The Prime Minister has righty included women among the four ‘castes’ about which he says he is concerned. Farmers, the youth and the poor are the others. Muslim women are taken into consideration when Islamic practices such as ‘triple talaq’ are questioned. However, when Muslim women are raped or their family members killed, like they were in Dahod in 2002, pretty slogans like ‘Sabka Saath, Sabka Vikas’ are forgotten. This does not speak well about our civilisation and our country. Course correction is called for.

While hearing a matter recently, the Supreme Court had remarked that it was puzzled by some of the decisions of the Gujarat High Court. That being so, it is incumbent on our judiciary to ponder over its duty to adhere to truth and deliver justice, whatever may be the pressures. Good judges learn to isolate themselves from such pressures. And there are many good judges whom the country can be proud of. Justice Nagarathna, elevated to the apex court from the Karnataka High Court, is one outstanding example.

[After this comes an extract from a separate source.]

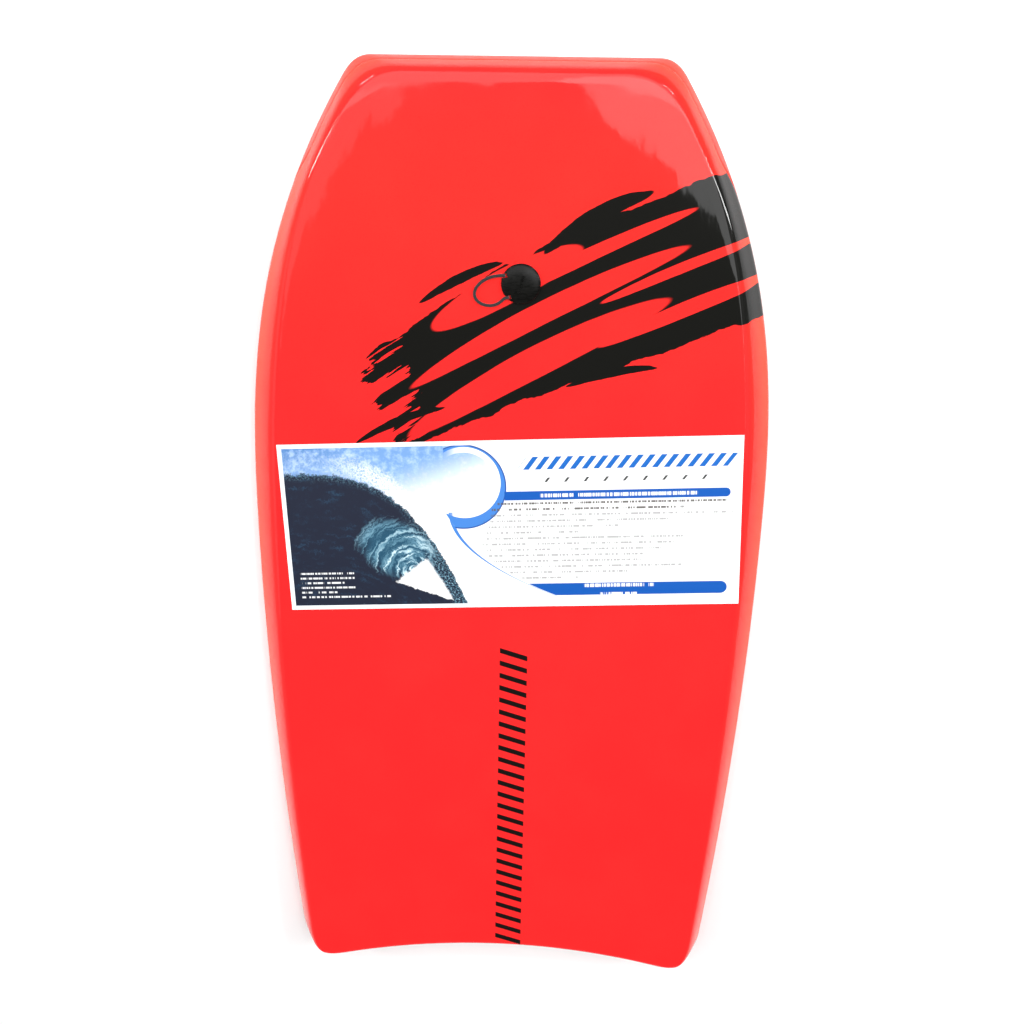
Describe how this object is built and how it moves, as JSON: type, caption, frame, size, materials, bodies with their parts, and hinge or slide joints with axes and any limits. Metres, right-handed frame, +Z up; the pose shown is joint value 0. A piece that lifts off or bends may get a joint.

Political parties in power are known to support their followers when they get into trouble with the law. But in the Bilkis case, the crimes were positively barbaric and could never be condoned. Yet, as the judges observed, there was an element of collusion between the government and the perpetrators. The appellant had hidden facts from the SC Bench which originally dealt with his appeal. The Gujarat government did not bother to inform the new Bench that the High Court had advised the appellant to approach the Maharashtra government, which had the jurisdiction to decide his appeal.

The Gujarat government went ahead with the remission for rapists and murderers despite knowing that it was not competent to decide the matter and that the order from the previous Bench of the apex court was obtained after concealing vital information relevant to the case. The entire episode is sordid and smacks of a distorted sense of morality, not expected of a nation like ours, which descended from an ancient civilisation.

The Supreme Court’s original Bench had ordered the state government to pay Bilkis Rs 50 lakh as compensation for the trauma she had suffered. It had also told the government to give her a job. The state authorities informed the court in October 2020 that it had made the payment and given a job to Bilkis, but she claimed that the government had only paid lip service about compliance with the court’s order. This shows the animosity that the authorities in Gujarat harbour for women from the minority community.